| SOURCE DATA |
┄┄┄┄┄┄┄┄┄┄┄┄┄┄┄┄┄┄┄┄

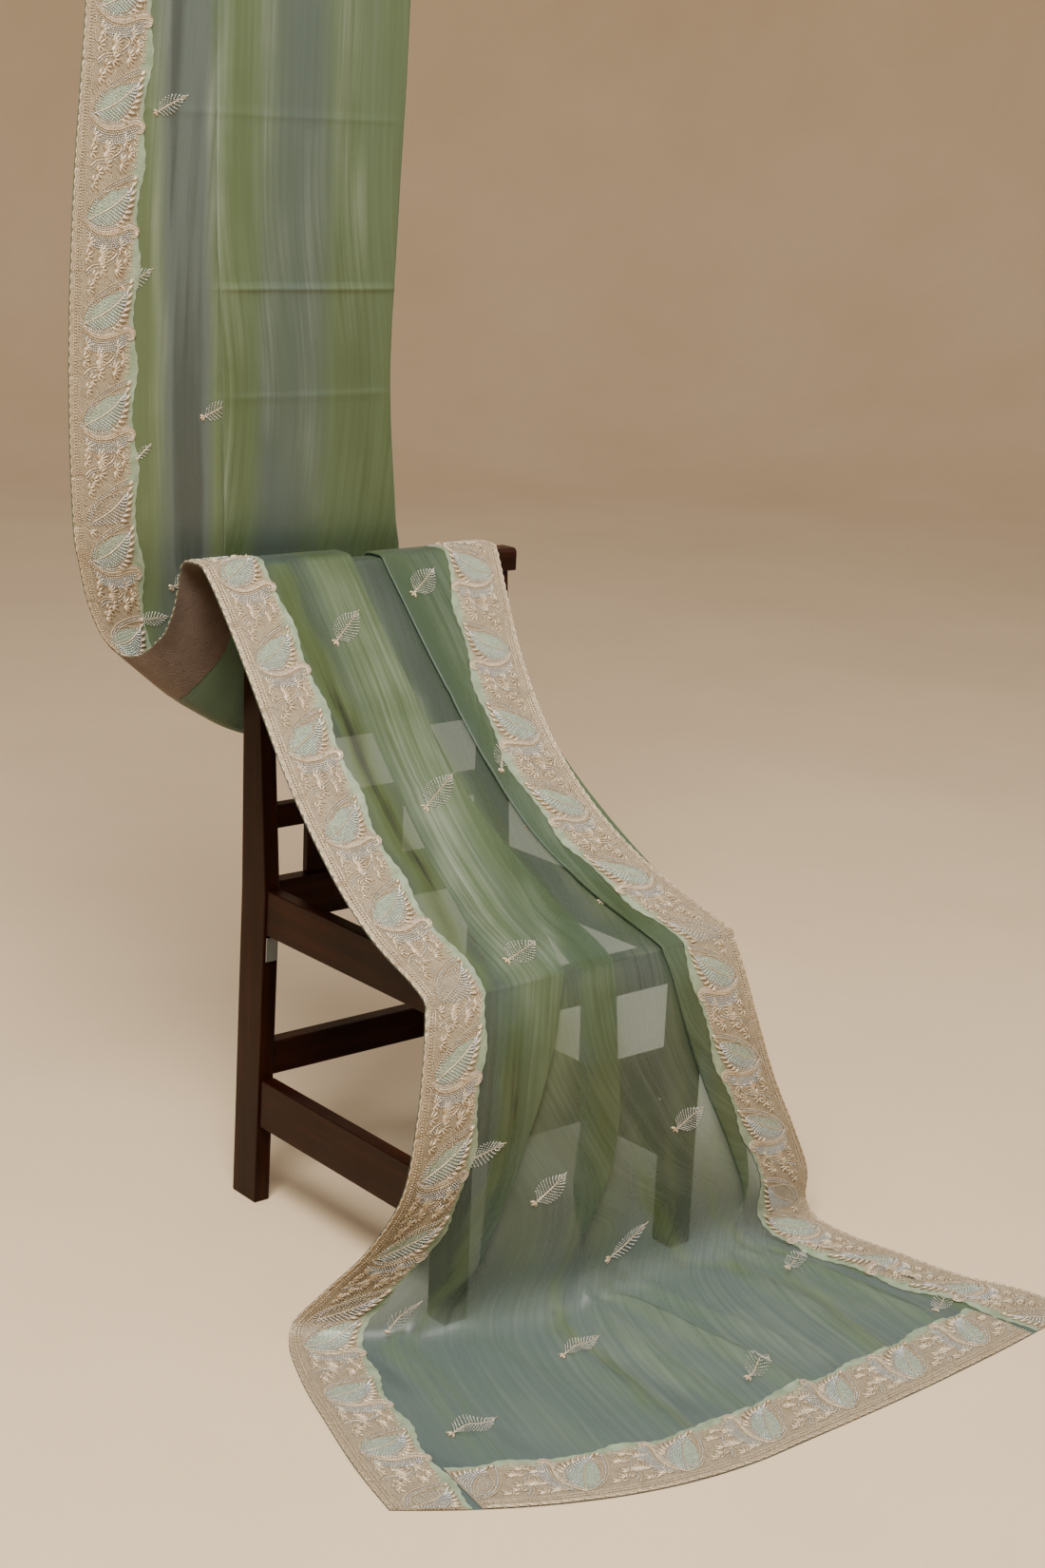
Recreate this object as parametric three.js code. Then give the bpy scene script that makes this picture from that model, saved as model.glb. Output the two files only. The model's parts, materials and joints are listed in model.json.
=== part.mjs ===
import * as THREE from 'three';

// A sheer embroidered saree hung from a rod and draped over a wooden chair with an open seat.
// Millimetres. X runs to the chair's right, Y runs from its front to its back, Z is up.
// The drawing starts at the floor below the chair's rear left corner; the finished group is
// moved so that the middle of its footprint is the origin.

// The saree: one sheet, modelled as a thin wall, with a border sewn along three edges.
const sheet = { wall: 1.2, seam: 0.5, edgeReach: 0.43 };
const border = { width: 90, hinge: 24, wall: 1.2, gap: 0.8, sideGap: 1.5, repeat: 125, leafReach: 8, leafRoot: 1 };

// How a fold is shaped: how far its round edge reaches where the layers lie close and where they
// lie open, which widths count as open and as narrow, and the shares of a width that are used.
const fold = { closeReach: 2.2, openReach: 26, open: 24, narrow: 12, mostReach: 0.3, slant: 0.25 };

// Limits that keep the wall even: the longest mitre, the flattest corner, and the largest share of
// the way to its neighbour that a point is moved.
const limits = { mitre: 1.8, corner: 0.4, seamShare: 0.4, leafShare: 0.8 };

// The chair.
const chair = { width: 420, depth: 410, seatTop: 436, railTop: 885, post: 24, leg: 36 };
const rearPost = [
  { z: 0, front: 22, back: 78 },
  { z: 230, front: 13, back: 70 },
  { z: 450, front: 7, back: 64 },
  { z: 600, front: 17, back: 66 },
  { z: 853, front: 36, back: 66 },
];
const crossRails = [
  { name: 'back_panel', y: 40, thick: 14, low: 643, high: 852.7 },
  { name: 'mid_rail', y: 22, thick: 20, low: 536, high: 568 },
  { name: 'back_seat_rail', y: 12, thick: 24, low: 407, high: 466 },
  { name: 'back_lower_rail', y: 18, thick: 22, low: 187, high: 235 },
];
const frontRails = [
  { name: 'front_seat_rail', y: -410, thick: 22, low: 385, high: 436 },
  { name: 'front_lower_rail', y: -405, thick: 20, low: 222, high: 285 },
];
const sideRails = [
  { name: 'seat_rail', inset: 3, thick: 21, low: 394, high: 457 },
  { name: 'lower_rail', inset: 3, thick: 21, low: 115, high: 184 },
];
const topRail = { overhang: 10, front: 30, back: 66, low: 853, round: 6 };
const slats = { count: 3, wide: 54, thick: 12, y: 26 };
const bracket = { wide: 17, high: 34, thick: 2, low: 356 };

// The rod above, and the folded length of saree that lies over it.
const rod = { radius: 14, z: 1900, y: 145.7, from: -300, to: 370, bevel: 3 };
const rest = { from: -196, to: 268, frontEnd: 1664, backEnd: 1668, layerEnds: [0, 21, 14, 7] };

const clearance = 0.3;
const borderBase = sheet.wall / 2 + border.gap;
const borderTop = borderBase + border.wall;

// The sheet is followed from its free end on the floor, up over the seat and the top rail,
// round the loop behind the chair and up to the rod. Each row below is one section across it.
// x0 and x7 are the two long edges, x1 to x6 the edges of its folds, in their order across the
// cloth, with x7 where the right border would reach if it lay open. yL, y, yR and zL, z, zR place
// the left edge, the middle and the right edge. 'chair' and 'rod' are the spacing of the layers
// as they lie on the chair and on the rod, 'wave' the height of loose waves, 'turn' the degrees
// by which the right border is turned under, and 'steps' the rings from this row to the next.
const columns = [
  'x0', 'x1', 'x2', 'x3', 'x4', 'x5', 'x6', 'x7',
  'yL', 'y', 'yR', 'zL', 'z', 'zR', 'chair', 'rod', 'wave', 'turn', 'steps',
];
const laid = sheet.wall / 2;
const floorRows = [
  [-301, -103, -5, 178, 239, 482, 566, 700, -704, -868, -845, laid, laid, laid, 0, 0, 0, 0, 2],
  [-283, -92, 2, 180, 246, 478, 552, 684, -616, -778, -762, laid, laid, laid, 0, 0, 3, 0, 2],
  [-258, -76, 10, 182, 262, 474, 516, 650, -530, -690, -690, laid, laid, laid, 0, 0, 7, 0, 2],
  [-230, -58, 18, 180, 262, 472, 500, 632, -440, -600, -606, laid, laid, laid, 0, 0, 8, 0, 2],
  [-200, -40, 26, 176, 232, 470, 488, 616, -366, -520, -522, laid, laid, 1, 0, 0, 7, 0, 1],
  [-182, -20, 34, 172, 200, 466, 480, 606, -334, -478, -470, 1, 6, 10, 0, 0, 4, 0, 1],
];
const fallRows = [
  [-168, -2, 32, 172, 186, 464, 474, 596, -318, -460, -454, 18, 34, 36, 1, 0, 0, 0, 3],
  [-145, 20, 28, 175, 181, 480, 466, 590, -330, -454, -450, 68, 84, 86, 4.6, 0, 0, 0, 4],
  [-114, 45, 28, 218, 166, 472, 434, 556, -384, -450, -448, 142, 160, 158, 4.6, 0, 0, 0, 2],
  [-98, 80, 26, 236, 176, 458, 392, 514, -430, -446, -446, 226, 242, 240, 4, 0, 0, 0, 2],
  [-88, 114, 30, 234, 174, 444, 356, 480, -438, -440, -440, 318, 330, 328, 4, 0, 0, 0, 2],
  [-72, 142, 44, 240, 182, 440, 338, 462, -430, -428, -428, 398, 400, 398, 3, 0, 0, 0, 1],
];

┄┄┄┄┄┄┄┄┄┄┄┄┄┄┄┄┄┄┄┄

| WHAT THE EXERCISE ASKS |
Print the material above verbatim, first line through the line containing "import * as THREE from 'three';", both included.

| ANSWER TO THE PROBLEM |
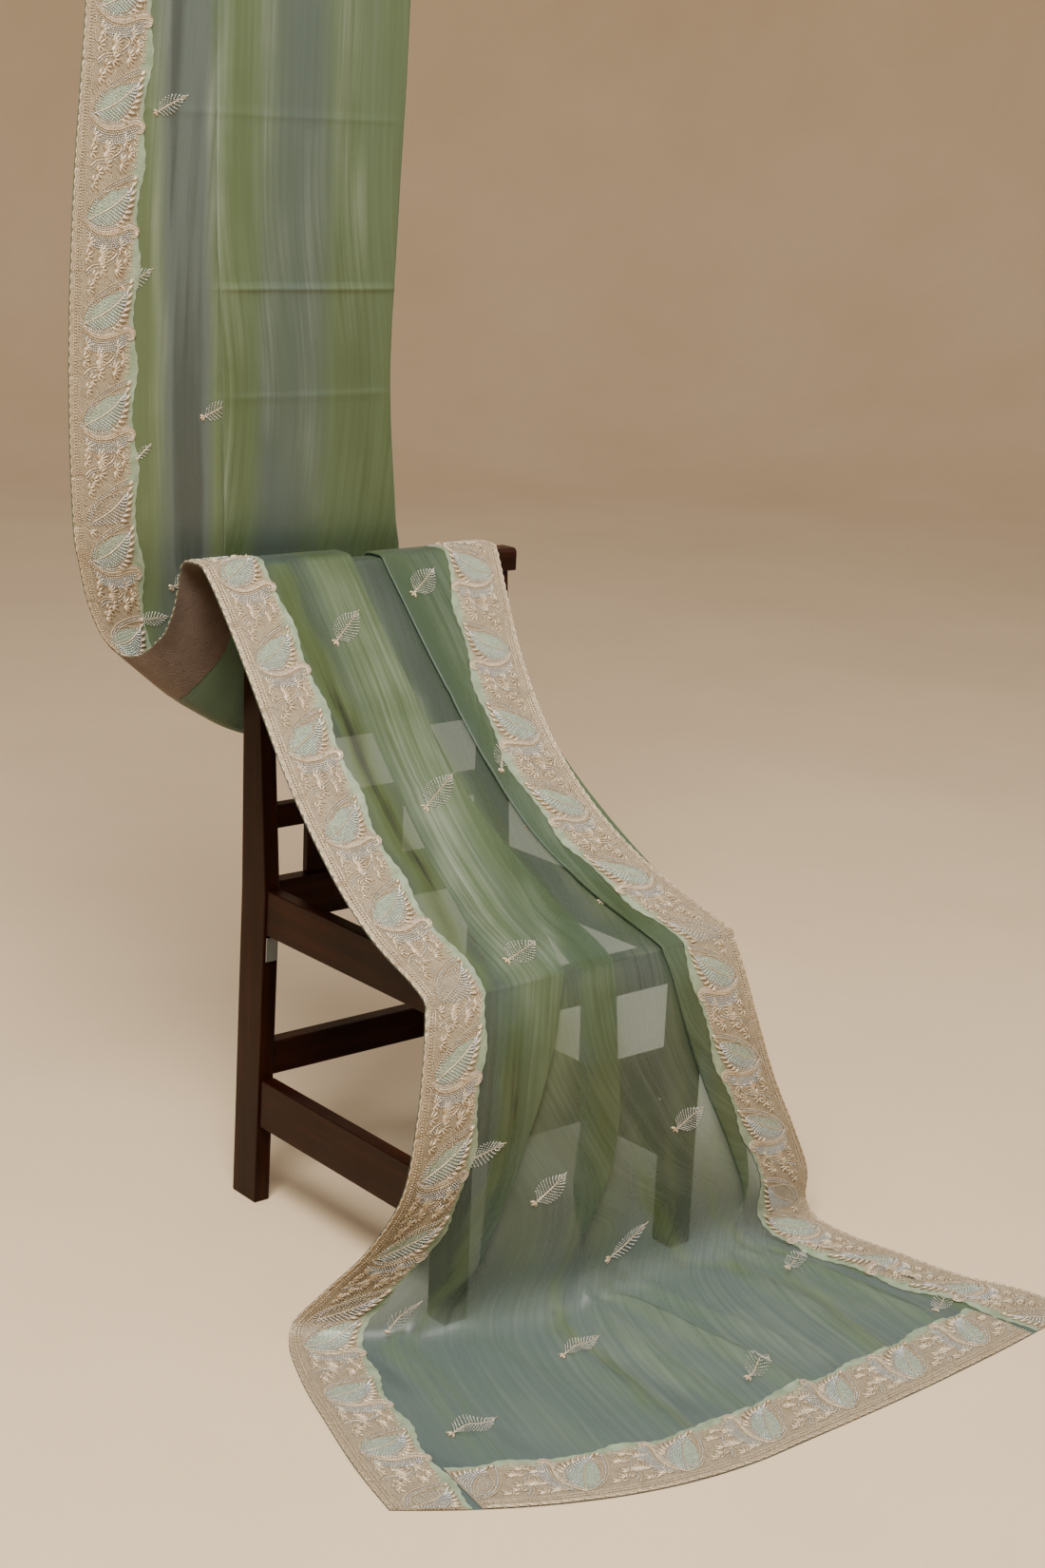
Recreate this object as parametric three.js code. Then give the bpy scene script that makes this picture from that model, saved as model.glb. Output the two files only. The model's parts, materials and joints are listed in model.json.
=== part.mjs ===
import * as THREE from 'three';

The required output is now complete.